Task to carry out: Exactly reproduce the lines that follow.

Recorded information:
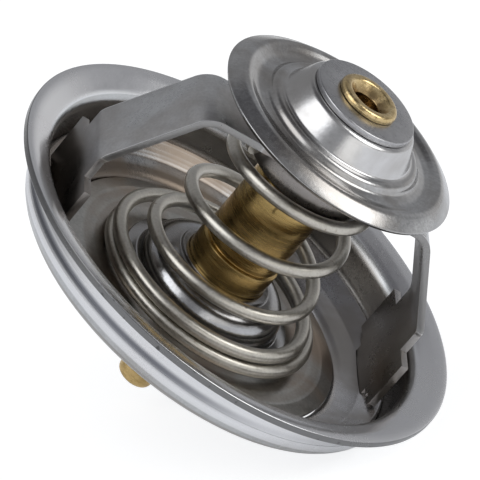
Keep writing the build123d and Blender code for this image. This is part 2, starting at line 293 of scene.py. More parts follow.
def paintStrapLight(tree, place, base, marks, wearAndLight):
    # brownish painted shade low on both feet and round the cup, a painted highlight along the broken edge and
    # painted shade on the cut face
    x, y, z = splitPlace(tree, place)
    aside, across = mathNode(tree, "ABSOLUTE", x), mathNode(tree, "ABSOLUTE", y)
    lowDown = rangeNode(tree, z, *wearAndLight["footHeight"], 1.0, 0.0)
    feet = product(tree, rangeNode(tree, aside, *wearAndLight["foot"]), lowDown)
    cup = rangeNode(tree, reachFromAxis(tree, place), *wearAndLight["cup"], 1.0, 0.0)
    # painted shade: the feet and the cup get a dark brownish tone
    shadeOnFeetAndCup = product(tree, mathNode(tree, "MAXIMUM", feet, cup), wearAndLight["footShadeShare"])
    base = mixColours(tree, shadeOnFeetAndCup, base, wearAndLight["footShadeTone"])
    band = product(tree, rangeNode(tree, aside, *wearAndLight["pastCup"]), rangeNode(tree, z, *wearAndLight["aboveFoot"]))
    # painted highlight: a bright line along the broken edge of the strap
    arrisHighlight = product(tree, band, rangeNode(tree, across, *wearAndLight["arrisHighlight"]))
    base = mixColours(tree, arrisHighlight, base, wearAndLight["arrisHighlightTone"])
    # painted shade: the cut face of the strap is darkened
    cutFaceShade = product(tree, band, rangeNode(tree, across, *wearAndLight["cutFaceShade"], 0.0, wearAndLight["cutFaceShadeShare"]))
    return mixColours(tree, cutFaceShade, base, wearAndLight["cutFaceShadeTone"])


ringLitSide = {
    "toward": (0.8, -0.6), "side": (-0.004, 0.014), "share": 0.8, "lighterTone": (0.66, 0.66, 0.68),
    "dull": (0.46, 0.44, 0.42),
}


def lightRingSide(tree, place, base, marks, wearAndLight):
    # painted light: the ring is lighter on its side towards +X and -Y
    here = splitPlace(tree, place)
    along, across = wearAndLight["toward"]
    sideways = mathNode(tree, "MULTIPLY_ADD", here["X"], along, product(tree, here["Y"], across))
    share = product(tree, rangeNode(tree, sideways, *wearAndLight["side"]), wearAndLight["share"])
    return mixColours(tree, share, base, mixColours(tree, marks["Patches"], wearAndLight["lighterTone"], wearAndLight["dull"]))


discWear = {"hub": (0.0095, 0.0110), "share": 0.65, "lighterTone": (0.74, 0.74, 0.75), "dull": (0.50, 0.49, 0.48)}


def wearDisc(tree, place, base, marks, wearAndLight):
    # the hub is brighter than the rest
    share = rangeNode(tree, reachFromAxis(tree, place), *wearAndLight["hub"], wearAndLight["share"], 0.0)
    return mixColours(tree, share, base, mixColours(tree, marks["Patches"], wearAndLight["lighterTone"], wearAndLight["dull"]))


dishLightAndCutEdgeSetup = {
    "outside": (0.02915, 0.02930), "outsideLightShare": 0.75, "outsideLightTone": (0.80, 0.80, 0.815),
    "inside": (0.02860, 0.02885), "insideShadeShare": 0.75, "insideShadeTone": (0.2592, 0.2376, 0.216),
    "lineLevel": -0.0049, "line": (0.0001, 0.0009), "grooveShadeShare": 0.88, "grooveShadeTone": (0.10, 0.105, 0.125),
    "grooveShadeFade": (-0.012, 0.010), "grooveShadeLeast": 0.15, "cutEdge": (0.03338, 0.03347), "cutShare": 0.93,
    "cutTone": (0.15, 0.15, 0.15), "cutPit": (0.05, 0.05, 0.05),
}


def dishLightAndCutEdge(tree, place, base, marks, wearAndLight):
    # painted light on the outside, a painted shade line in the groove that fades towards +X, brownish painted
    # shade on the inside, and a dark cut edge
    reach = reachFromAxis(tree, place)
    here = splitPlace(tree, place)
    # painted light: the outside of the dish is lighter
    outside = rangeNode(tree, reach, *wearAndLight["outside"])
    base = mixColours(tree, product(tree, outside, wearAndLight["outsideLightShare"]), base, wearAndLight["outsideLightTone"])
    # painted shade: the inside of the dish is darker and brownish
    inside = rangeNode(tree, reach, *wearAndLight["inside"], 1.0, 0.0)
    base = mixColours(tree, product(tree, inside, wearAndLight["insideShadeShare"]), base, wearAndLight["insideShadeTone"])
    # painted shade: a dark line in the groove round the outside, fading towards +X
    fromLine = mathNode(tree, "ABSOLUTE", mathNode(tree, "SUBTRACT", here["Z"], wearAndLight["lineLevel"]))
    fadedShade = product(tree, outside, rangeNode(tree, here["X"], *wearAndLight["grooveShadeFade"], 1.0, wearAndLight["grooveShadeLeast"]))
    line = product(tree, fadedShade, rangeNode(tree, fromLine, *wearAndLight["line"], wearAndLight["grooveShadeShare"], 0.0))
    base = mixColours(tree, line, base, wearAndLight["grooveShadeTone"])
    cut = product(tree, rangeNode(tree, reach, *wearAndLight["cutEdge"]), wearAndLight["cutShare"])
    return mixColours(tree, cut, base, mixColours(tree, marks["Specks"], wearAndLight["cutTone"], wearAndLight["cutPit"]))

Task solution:
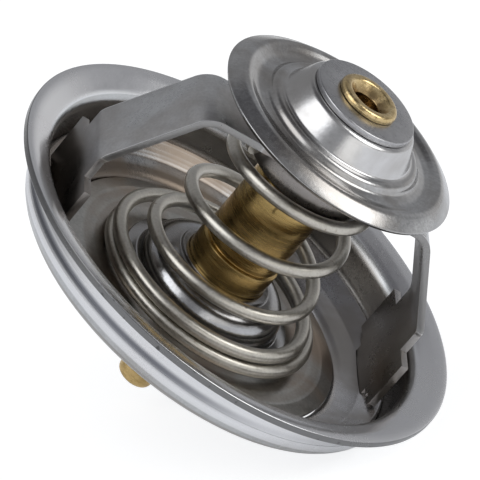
Keep writing the build123d and Blender code for this image. This is part 2, starting at line 293 of scene.py. More parts follow.
def paintStrapLight(tree, place, base, marks, wearAndLight):
    # brownish painted shade low on both feet and round the cup, a painted highlight along the broken edge and
    # painted shade on the cut face
    x, y, z = splitPlace(tree, place)
    aside, across = mathNode(tree, "ABSOLUTE", x), mathNode(tree, "ABSOLUTE", y)
    lowDown = rangeNode(tree, z, *wearAndLight["footHeight"], 1.0, 0.0)
    feet = product(tree, rangeNode(tree, aside, *wearAndLight["foot"]), lowDown)
    cup = rangeNode(tree, reachFromAxis(tree, place), *wearAndLight["cup"], 1.0, 0.0)
    # painted shade: the feet and the cup get a dark brownish tone
    shadeOnFeetAndCup = product(tree, mathNode(tree, "MAXIMUM", feet, cup), wearAndLight["footShadeShare"])
    base = mixColours(tree, shadeOnFeetAndCup, base, wearAndLight["footShadeTone"])
    band = product(tree, rangeNode(tree, aside, *wearAndLight["pastCup"]), rangeNode(tree, z, *wearAndLight["aboveFoot"]))
    # painted highlight: a bright line along the broken edge of the strap
    arrisHighlight = product(tree, band, rangeNode(tree, across, *wearAndLight["arrisHighlight"]))
    base = mixColours(tree, arrisHighlight, base, wearAndLight["arrisHighlightTone"])
    # painted shade: the cut face of the strap is darkened
    cutFaceShade = product(tree, band, rangeNode(tree, across, *wearAndLight["cutFaceShade"], 0.0, wearAndLight["cutFaceShadeShare"]))
    return mixColours(tree, cutFaceShade, base, wearAndLight["cutFaceShadeTone"])


ringLitSide = {
    "toward": (0.8, -0.6), "side": (-0.004, 0.014), "share": 0.8, "lighterTone": (0.66, 0.66, 0.68),
    "dull": (0.46, 0.44, 0.42),
}


def lightRingSide(tree, place, base, marks, wearAndLight):
    # painted light: the ring is lighter on its side towards +X and -Y
    here = splitPlace(tree, place)
    along, across = wearAndLight["toward"]
    sideways = mathNode(tree, "MULTIPLY_ADD", here["X"], along, product(tree, here["Y"], across))
    share = product(tree, rangeNode(tree, sideways, *wearAndLight["side"]), wearAndLight["share"])
    return mixColours(tree, share, base, mixColours(tree, marks["Patches"], wearAndLight["lighterTone"], wearAndLight["dull"]))


discWear = {"hub": (0.0095, 0.0110), "share": 0.65, "lighterTone": (0.74, 0.74, 0.75), "dull": (0.50, 0.49, 0.48)}


def wearDisc(tree, place, base, marks, wearAndLight):
    # the hub is brighter than the rest
    share = rangeNode(tree, reachFromAxis(tree, place), *wearAndLight["hub"], wearAndLight["share"], 0.0)
    return mixColours(tree, share, base, mixColours(tree, marks["Patches"], wearAndLight["lighterTone"], wearAndLight["dull"]))


dishLightAndCutEdgeSetup = {
    "outside": (0.02915, 0.02930), "outsideLightShare": 0.75, "outsideLightTone": (0.80, 0.80, 0.815),
    "inside": (0.02860, 0.02885), "insideShadeShare": 0.75, "insideShadeTone": (0.2592, 0.2376, 0.216),
    "lineLevel": -0.0049, "line": (0.0001, 0.0009), "grooveShadeShare": 0.88, "grooveShadeTone": (0.10, 0.105, 0.125),
    "grooveShadeFade": (-0.012, 0.010), "grooveShadeLeast": 0.15, "cutEdge": (0.03338, 0.03347), "cutShare": 0.93,
    "cutTone": (0.15, 0.15, 0.15), "cutPit": (0.05, 0.05, 0.05),
}


def dishLightAndCutEdge(tree, place, base, marks, wearAndLight):
    # painted light on the outside, a painted shade line in the groove that fades towards +X, brownish painted
    # shade on the inside, and a dark cut edge
    reach = reachFromAxis(tree, place)
    here = splitPlace(tree, place)
    # painted light: the outside of the dish is lighter
    outside = rangeNode(tree, reach, *wearAndLight["outside"])
    base = mixColours(tree, product(tree, outside, wearAndLight["outsideLightShare"]), base, wearAndLight["outsideLightTone"])
    # painted shade: the inside of the dish is darker and brownish
    inside = rangeNode(tree, reach, *wearAndLight["inside"], 1.0, 0.0)
    base = mixColours(tree, product(tree, inside, wearAndLight["insideShadeShare"]), base, wearAndLight["insideShadeTone"])
    # painted shade: a dark line in the groove round the outside, fading towards +X
    fromLine = mathNode(tree, "ABSOLUTE", mathNode(tree, "SUBTRACT", here["Z"], wearAndLight["lineLevel"]))
    fadedShade = product(tree, outside, rangeNode(tree, here["X"], *wearAndLight["grooveShadeFade"], 1.0, wearAndLight["grooveShadeLeast"]))
    line = product(tree, fadedShade, rangeNode(tree, fromLine, *wearAndLight["line"], wearAndLight["grooveShadeShare"], 0.0))
    base = mixColours(tree, line, base, wearAndLight["grooveShadeTone"])
    cut = product(tree, rangeNode(tree, reach, *wearAndLight["cutEdge"]), wearAndLight["cutShare"])
    return mixColours(tree, cut, base, mixColours(tree, marks["Specks"], wearAndLight["cutTone"], wearAndLight["cutPit"]))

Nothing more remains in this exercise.